JAMES: I am extremely anal with my sound design and music. I went into SAW having already heard the entire soundtrack in my head before the first frame even rolled. I shoot my films knowing exactly how the shots would work with the edits, and the edits with the soundtrack…so I spewed and downloaded all my thoughts to Charlie, and we ended up working very closely on the score. Charlie was such a great guy and was so easy to collaborate with.
ARROW: What’s next on your plate, directing-wise?
JAMES: I’m not a hundred percent certain yet what my next project will be as director, but I am writing my next screenplay with Leigh, titled Shhh. It’s an old fashion chiller for Universal.

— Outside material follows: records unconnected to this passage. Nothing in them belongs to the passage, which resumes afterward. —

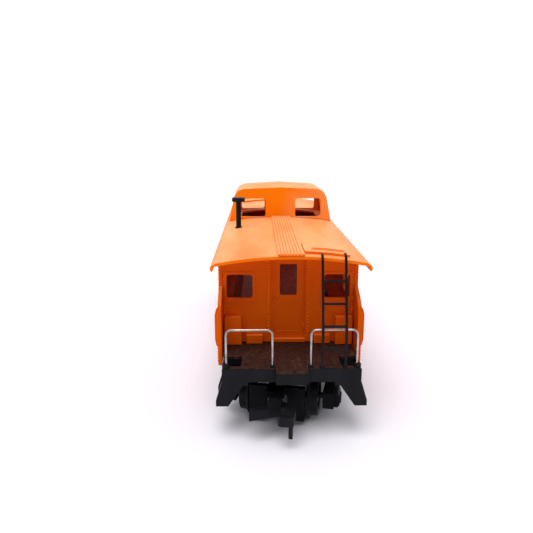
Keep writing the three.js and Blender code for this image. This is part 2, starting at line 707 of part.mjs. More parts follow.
add(caboose, "body_shell", bodyShell(), orange);
add(caboose, "roof", roofSheet().subtract(roofOpening()), orange);
add(caboose, "cupola", cupola(), orange);
const cupolaReach = CUPOLA_HALF_Y + CUPOLA_PROW + 0.3;
add(caboose, "roof_walk_front", roofWalk(-ROOF_Y - 0.2, CUPOLA_MID_Y - cupolaReach), orange);
add(caboose, "roof_walk_rear", roofWalk(CUPOLA_MID_Y + cupolaReach, ROOF_Y + 0.2), orange);
add(caboose, "smoke_stack", smokeStack(), black);
add(caboose, "underframe", underframe(), black);
add(caboose, "ballast_weight", weight(), steel);
add(caboose, "glazing_right", sideGlass(), clear);
add(caboose, "glazing_left", mirrored(sideGlass()), clear);

function addEnd(place, angle) {
  const end = new THREE.Group();
  end.rotation.z = angle;
  caboose.add(end);
  add(end, `landing_board_${place}`, landingBoard(), orange);
  add(end, `deck_plate_${place}`, deckPlate(), brown);
  add(end, `end_glazing_${place}`, endGlass(), clear);
  add(end, `railing_${place}_a`, railing(), wire);
  add(end, `railing_${place}_b`, mirrored(railing()), wire);
  add(end, `ladder_${place}`, ladder(), black);
}

function addTruck(place, side, angle) {
  const truck = new THREE.Group();
  truck.position.y = side * PIVOT_Y;
  truck.rotation.z = angle;
  caboose.add(truck);
  add(truck, `truck_frame_${place}`, truckFrame(), black);
  add(truck, `coupler_${place}`, coupler(), black);
  add(truck, `coupler_cover_${place}`, couplerCover(), black);
  for (const [where, y] of [["outer", -AXLE_Y], ["inner", AXLE_Y]]) {
    const wheelset = new THREE.Group();
    wheelset.position.set(0, y, AXLE_Z);
    truck.add(wheelset);
    add(wheelset, `axle_${place}_${where}`, axle(), steel);
    add(wheelset, `wheel_${place}_${where}_a`, wheel(), black);
    add(wheelset, `wheel_${place}_${where}_b`, wheel(), black).rotation.z = Math.PI;
  }
  const screw = add(caboose, `truck_screw_${place}`, pivotScrew(), steel);
  screw.position.y = side * PIVOT_Y;
}

addEnd("front", 0);
addEnd("rear", Math.PI);
addTruck("front", -1, THREE.MathUtils.degToRad(REST_SWIVEL));
addTruck("rear", 1, Math.PI);

export default caboose;
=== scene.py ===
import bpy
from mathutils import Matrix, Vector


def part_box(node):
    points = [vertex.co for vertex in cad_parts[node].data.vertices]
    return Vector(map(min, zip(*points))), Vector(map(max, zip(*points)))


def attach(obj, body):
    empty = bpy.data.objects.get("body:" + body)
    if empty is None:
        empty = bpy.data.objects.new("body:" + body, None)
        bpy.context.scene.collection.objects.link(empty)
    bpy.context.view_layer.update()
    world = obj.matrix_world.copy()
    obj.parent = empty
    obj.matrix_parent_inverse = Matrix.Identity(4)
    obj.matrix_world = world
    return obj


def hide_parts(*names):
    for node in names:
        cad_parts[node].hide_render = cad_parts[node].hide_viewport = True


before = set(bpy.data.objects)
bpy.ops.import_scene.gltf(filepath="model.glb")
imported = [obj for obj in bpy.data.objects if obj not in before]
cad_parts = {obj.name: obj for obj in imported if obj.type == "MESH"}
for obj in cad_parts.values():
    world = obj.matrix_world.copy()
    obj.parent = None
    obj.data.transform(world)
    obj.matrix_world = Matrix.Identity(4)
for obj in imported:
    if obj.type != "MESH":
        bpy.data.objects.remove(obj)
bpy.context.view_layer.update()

# Looks of an HO-scale cupola caboose. Everything is in metres, in the CAD model's frame:
# +Z up, the car's length along Y, and the end that the camera looks at facing -Y.
import math

import bmesh
import bpy
from mathutils import Matrix, Vector

MM = 0.001
SHARP = math.radians(38)  # edges sharper than this are rounded, and stay crisp in the shading
GLASS_INSET = 1.0 * MM  # from a wall's outer face to the glazing behind it


# ---- Places worked out from the frame ----
BODY_LOW, BODY_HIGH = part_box("body_shell")
ROOF_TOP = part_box("roof")[1].z
DECK_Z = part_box("deck_plate_front")[1].z
WALL_Y = GLASS_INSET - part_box("end_glazing_front")[0].y  # outer face of the end walls
BODY_HALF = GLASS_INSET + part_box("glazing_right")[1].x  # outer face of the side walls
WING_Y = BODY_HIGH.y  # ends of the side walls
ROOF_DROP = 5.24  # the roof falls by this times x squared, in metres
ROOF_UNDERSIDE = 1.3 * MM  # from the roof's top to just below its inner face
PIVOT_Y = 48.5 * MM  # each truck's screw, from the middle of the car
REST_SWIVEL = math.radians(-12.0)  # the front truck is stored turned by this


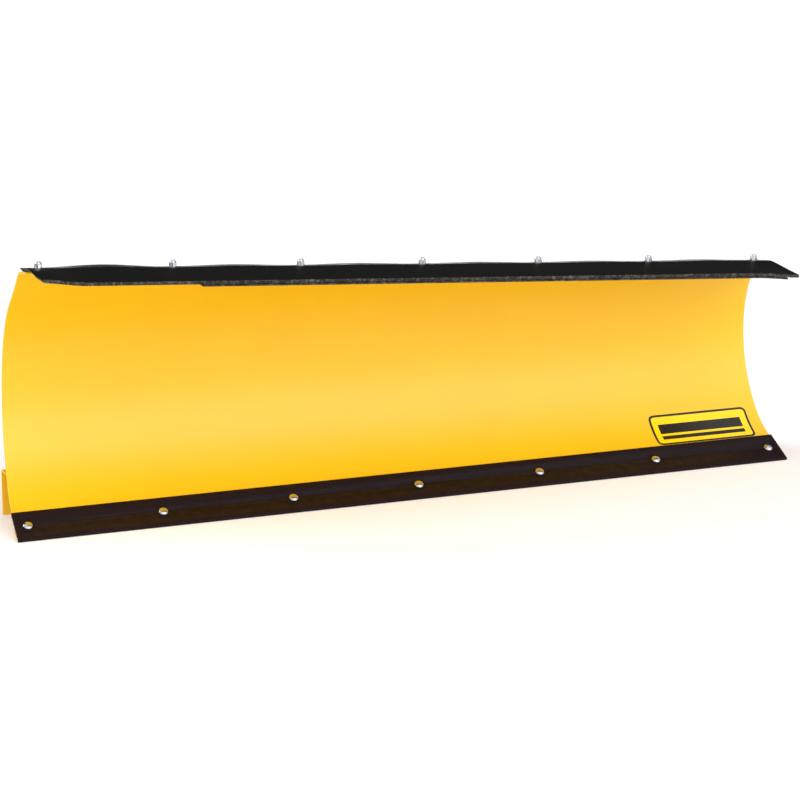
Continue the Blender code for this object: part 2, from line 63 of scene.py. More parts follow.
# Wear bar
BAR_LENGTH = 1.524
BAR_HEIGHT = 0.073
BAR_THICKNESS = 0.0048
BAR_BOLT_DROP = 0.0381  # below the bar's upper edge
BAR_LEAN = math.radians(62.8)  # back from upright
SHEAR_SLANT = 0.0045  # how far the tall end's shear cut runs off square

# Rolled sheet: arc lengths run up the working face from the bar's lower edge
SHEET_THICKNESS = 0.003
SHEET_START = 0.017
FLAT_LENGTH = 0.0808
ROLL = ((0.138, 24), (0.249, 38), (0.221, 30), (0.197, 27))  # radius, degrees turned forward
TALL_END = 0.642
SHORT_END = 0.455
BOTTOM_HALF = BAR_LENGTH / 2 + 0.002
TOP_INSET = 0.012
TALL_END_BOW = 0.0178
SHARED_BELOW = 0.036  # rows run level up to this far below the short end's top
LIP_RISE = math.radians(8)
LIP_LENGTH = 0.048
BEND_SETBACK = 0.010

# Rubber flap
FLAP_THICKNESS = 0.006
FLAP_REAR = 0.004
FLAP_HINGE = 0.051
FLAP_FREE = 0.100
FLAP_DROOP = math.radians(12.5)
FLAP_ENDS = ((0.0015, -0.0040), (-0.0045, 0.0085))  # rear and front corner, from the lip's ends
CORNER_TRIM = (0.030, 0.006)  # cut off the tall end's front corner: back, along
BACKING_START = 0.271  # from the tall end
BACKING_INSET = 0.026  # short of the flap's short end
BACKING_AHEAD = 0.0025  # past the flap's front edge
BACKING_THICKNESS = 0.003
BACKING_REAR = 0.020

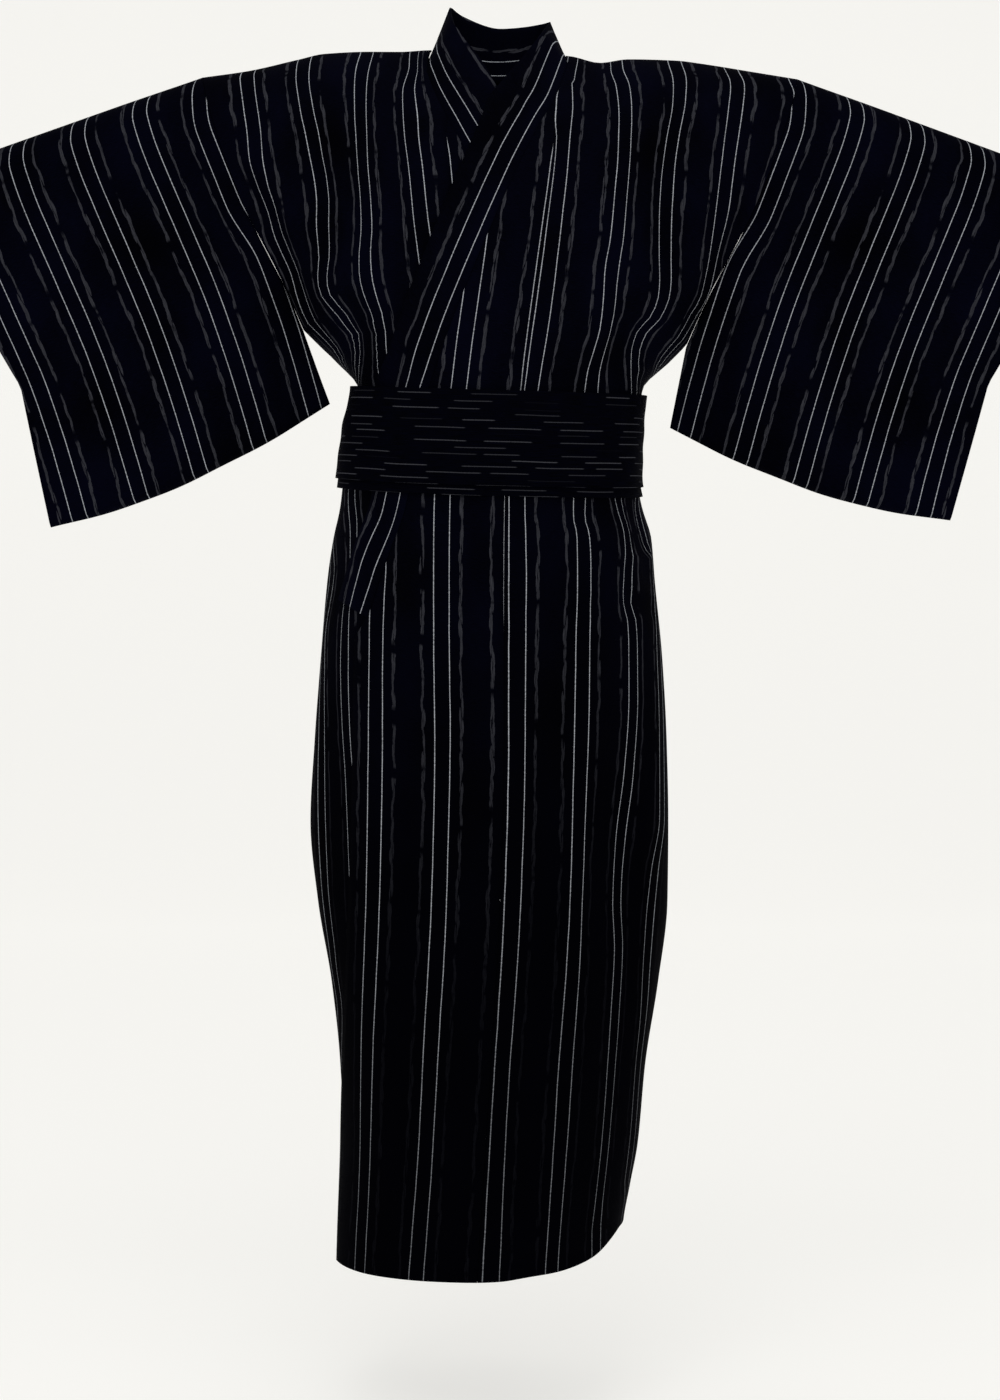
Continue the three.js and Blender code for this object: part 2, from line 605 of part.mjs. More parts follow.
// One sleeve: a flat bag sewn to the armhole, open at the cuff, closed below it and
// hanging free below the armpit.
function sleeve(name, side) {
  const sign = side === "left" ? -1 : 1;
  const plan = SLEEVE[side];
  const layer = side === "left" ? 0 : LAYER;
  const hang = curve(plan.innerHang.map((at) => seenAtDepth(at, 0)), "z", "x");
  const foot = seenAtDepth(plan.innerHang[2], 0).z;
  const [cuffTop, cuffFoot, outerFoot] = [plan.cuffTop, plan.cuffFoot, plan.outerFoot].map(
    (at) => seenAtDepth(at, 0));
  const shut = CLOTH + 0.6;
  const hangRows = 4;
  const across = ROWS_SHOULDER + 1 + hangRows;
  const columns = 2 * across - 2;
  const along = 11;
  // Down the sleeve, k 0 at the top fold; down is 0 there and 1 at the bottom fold.
  const inner = (k) => {
    if (k <= ROWS_SHOULDER) {
      const x = rowEnd(side, k, layer);
      const z = rowHeight(side, -1, k, x);
      const down = (1 - SLEEVE_HANG) * rowPart(k);
      const depth = (face) => Math.max(depthAt(face, x, z, layer), k === 0 ? 0 : shut * ease(k / 5));
      return { x: x + sign * 0.5, z, down, front: depth(-1), back: depth(1) };
    }
    const part = (k - ROWS_SHOULDER) / hangRows;
    const z = mix(ARMHOLE[side].armpitZ, foot, part);
    return { x: hang(z), z, down: mix(1 - SLEEVE_HANG, 1, part), front: shut, back: shut };
  };
  const outer = (down) => {
    const open = 1 - SLEEVE_CLOSED;
    if (down < open) {
      const t = down / open;
      const x = mix(cuffTop.x, cuffFoot.x, t);
      const z = mix(cuffTop.z, cuffFoot.z, t);
      const wide = ARM.cuffOpen * Math.sin(Math.PI * t) ** 0.7;
      return { x, z, depth: Math.max(wide, shut * ease(down * 20)) };
    }
    const t = (down - open) / SLEEVE_CLOSED;
    return { x: mix(cuffFoot.x, outerFoot.x, t), z: mix(cuffFoot.z, outerFoot.z, t), depth: shut };
  };
  const at = (i, j) => {
    const face = j < across ? -1 : 1;
    const k = j < across ? j : columns - j;
    const a = i / along;
    const start = inner(k);
    const end = outer(start.down);
    const drop = start.down * SLEEVE_DEEP;
    const radius = mix(ARM.radiusIn, ARM.radiusOut, a);
    const over = 1 - Math.exp(-Math.sqrt(drop * drop + 2 * FALL_ROUND * drop) / (radius * 0.4));
    const below = clamp((drop - radius) / (SLEEVE_DEEP - radius), 0, 1);
    const bag = mix(radius, ARM.bag, below ** 0.8) * over;
    const first = face < 0 ? start.front : start.back;
    let depth = mix(first, bag, ease(a / 0.3));
    depth = mix(depth, end.depth, ease((a - 0.72) / 0.28));
    const bow = SLEEVE_BOW * Math.sin(Math.PI * a) * start.down ** 3;
    const x = mix(start.x, end.x, a);
    const z = mix(start.z, end.z, a) - bow;
    const fold = k === 0 || k === across - 1;
    return [x, fold ? 0 : face * depth, z];
  };
  return sheet(name, along + 1, columns, at, CLOTH, {
    round: true,
    away: (i, j) => [0, j === 0 || j === across - 1 ? 0 : (j < across ? -1 : 1), 0],
    trim: (i, j, n) => {
      const k = j < across ? j : columns - j;
      if (i === 0 && k < ROWS_SHOULDER) n.x = 0;
    },
  });
}

// The sash: one strip, wound twice round the waist.
function sashHeight(turn) {
  return -451 - 18.5 * Math.cos(turn) - 5.5 * Math.sin(turn);
}

function sashLayer(turn) {
  const degrees = turn / DEGREE;
  const front = ease((degrees + 102) / 34) * ease((132 - degrees) / 32);
  return mix(SASH.back, SASH.firstTurn, front);
}

function ringPoint(turn, z, layer) {
  const power = ringPower(z);
  const side = turn < 0 ? "left" : "right";
  const x = halfWidth(side, z, layer) * signedPower(Math.sin(turn), 2 / power);
  const front = Math.cos(turn) > 0;
  const full = (front ? ringFront(z) : ringBack(z)) + layer;
  return [x, -full * signedPower(Math.cos(turn), 2 / power), z];
}

function sashBand() {
  const steps = 88;
  const at = (i, j) => {
    const wound = (i / steps) * 2 * WHOLE_TURN * 0.99;
    let turn = wound - Math.PI;
    while (turn > Math.PI) turn -= WHOLE_TURN;
    const second = ease((wound / WHOLE_TURN - 0.93) / 0.14);
    const z = sashHeight(turn) - SASH.stagger * (1 - second) + SASH.width * (0.5 - j / 2);
    return ringPoint(turn, z, sashLayer(turn) + SASH.turnStep * second);
  };
  return sheet("sash_band", steps + 1, 3, at, SASH_CLOTH, { away: (i, j, p) => [p.x, p.y, 0] });
}

// An end of the sash, doubled: it lies in the knot and bends away from it.
function sashEnd(name, from, to, bend, lift) {
  const steps = 10;
  const at = (i, j) => {
    const s = mix(from, to, i / steps);
    const t = SASH.endWidth * (0.5 - j / 3);
    const past = Math.max(Math.abs(s) - KNOT.across, 0);
    const slope = KNOT.tilt + bend * past * Math.sign(s);
    const rise = Math.sign(s) * 0.5 * bend * past * past * Math.sign(s);
    const x = KNOT.x + s * Math.cos(KNOT.tilt) - rise * Math.sin(KNOT.tilt) - t * Math.sin(slope);
    const z = KNOT.z + s * Math.sin(KNOT.tilt) + rise * Math.cos(KNOT.tilt) + t * Math.cos(slope);
    return [x, depthAt(1, x * 0.55, KNOT.z, 0) + lift, z];
  };
  return sheet(name, steps + 1, 4, at, SASH.endThick, { away: () => [0, 1, 0] });
}

function sashKnot() {
  const columns = 20;
  const rows = 6;
  const at = (i, j) => {
    const turn = (j / columns) * WHOLE_TURN;
    const s = mix(-KNOT.across, KNOT.across, i / (rows - 1));
    const t = KNOT.high * signedPower(Math.cos(turn), 0.35);
    const out = KNOT.deep * signedPower(Math.sin(turn), 0.35);
    const x = KNOT.x + s * Math.cos(KNOT.tilt) - t * Math.sin(KNOT.tilt);
    const z = KNOT.z + s * Math.sin(KNOT.tilt) + t * Math.cos(KNOT.tilt);
    return [x, depthAt(1, x * 0.55, KNOT.z, 0) + KNOT.out + out, z];
  };
  return sheet("sash_knot", rows, columns, at, SASH_CLOTH, {
    round: true,
    away: (i, j) => {
      const turn = (j / columns) * WHOLE_TURN;
      return [0, Math.sin(turn), Math.cos(turn)];
    },
  });
}

const kimono = new THREE.Group();
kimono.name = "kimono";
kimono.add(
  bodyPanel("body_left", "right"),
  bodyPanel("body_right", "left"),
  overlapPanel("overlap_left", "right", leftFrontEdge, leftOverlapEdge, LAYER, 1.8),
  overlapPanel("overlap_right", "left", rightFrontEdge, rightOverlapEdge, 0, 2.6),
  sleeve("sleeve_left", "right"),
  sleeve("sleeve_right", "left"),
  collar(),
  sashBand(),
  sashKnot(),
  sashEnd("sash_end_up", -28, 132, 0.011, 15.1),
  sashEnd("sash_end_down", 28, -142, 0.006, 11.7),
);

export default kimono;
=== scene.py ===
"""A man's summer kimono with its sash, worn and hollow, on a plain floor."""

import math

import bpy
import numpy as np
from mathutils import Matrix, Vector

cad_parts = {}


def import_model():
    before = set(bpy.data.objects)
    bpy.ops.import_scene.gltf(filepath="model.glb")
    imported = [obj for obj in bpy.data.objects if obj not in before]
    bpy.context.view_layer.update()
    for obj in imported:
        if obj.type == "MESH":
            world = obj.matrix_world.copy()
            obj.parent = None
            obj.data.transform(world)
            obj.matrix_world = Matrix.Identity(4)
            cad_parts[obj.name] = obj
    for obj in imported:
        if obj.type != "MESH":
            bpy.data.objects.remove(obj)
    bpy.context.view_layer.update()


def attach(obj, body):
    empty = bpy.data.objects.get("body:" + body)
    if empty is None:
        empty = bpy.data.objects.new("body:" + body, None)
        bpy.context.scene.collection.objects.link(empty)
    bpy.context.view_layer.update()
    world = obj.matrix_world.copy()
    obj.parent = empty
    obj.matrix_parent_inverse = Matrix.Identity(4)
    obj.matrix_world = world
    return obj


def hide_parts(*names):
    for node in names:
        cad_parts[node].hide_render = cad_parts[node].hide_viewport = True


bl_info = {
    "name": "Summer kimono",
    "version": (1, 0, 0),
    "blender": (4, 2, 0),
    "location": "View3D > Sidebar > Kimono",
    "description": "Builds a worn summer kimono and its sash over the packed frame",
    "category": "Object",
}

# Sizes are in millimetres unless a name says otherwise. Left and right are the picture's,
# so the garment's own left front, which lies over the other, is on the right here.
MM = 0.001
SEAM = 0.2
SEAM_PROUD = 0.1
LAYER = 5.0
SIGN = {"left": -1, "right": 1}
LAYERS = {"left": 0.0, "right": LAYER}
DEGREE = math.pi / 180
QUARTER = math.pi / 2
FULL = math.pi * 2
TINY = 1e-9
HEM = -1410.0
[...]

I would love to make it in the vein of those late night, black and white creepers. Think Carnival of Souls, or Dead of Night (1945) meets the Drop of Water episode of Black Sabbath.
ARROW: Would you accept to direct a SAW sequel if there was to be one?
Leigh and I are quite superstitious- we don’t like to count our chickens before they’ve hatched. I’ll just have to wait and see... :)
ARROW: What’s your fondest memory of the SAW cast and crew wrap party?
JAMES: Getting to dance and groove with Shawnee!!! :) It was surreal to be there with someone I’ve had a crush on since I was a pre-teen!
I'd like to say "gracias" to James for checking in the site and not checking out before giving us some insight on what will be the more popular genre film of the year, in my humble opinion. Keep it up James and remember The Arrow when your next film comes out. I want to cover it and I have lots of connections with the wonders that are "hookers". Remember that my friend...h-oo-kers! 'Nuff said ; )
"SAW" will own in September 2004, mark your calendars and get ready to get your asses pleasurably kicked!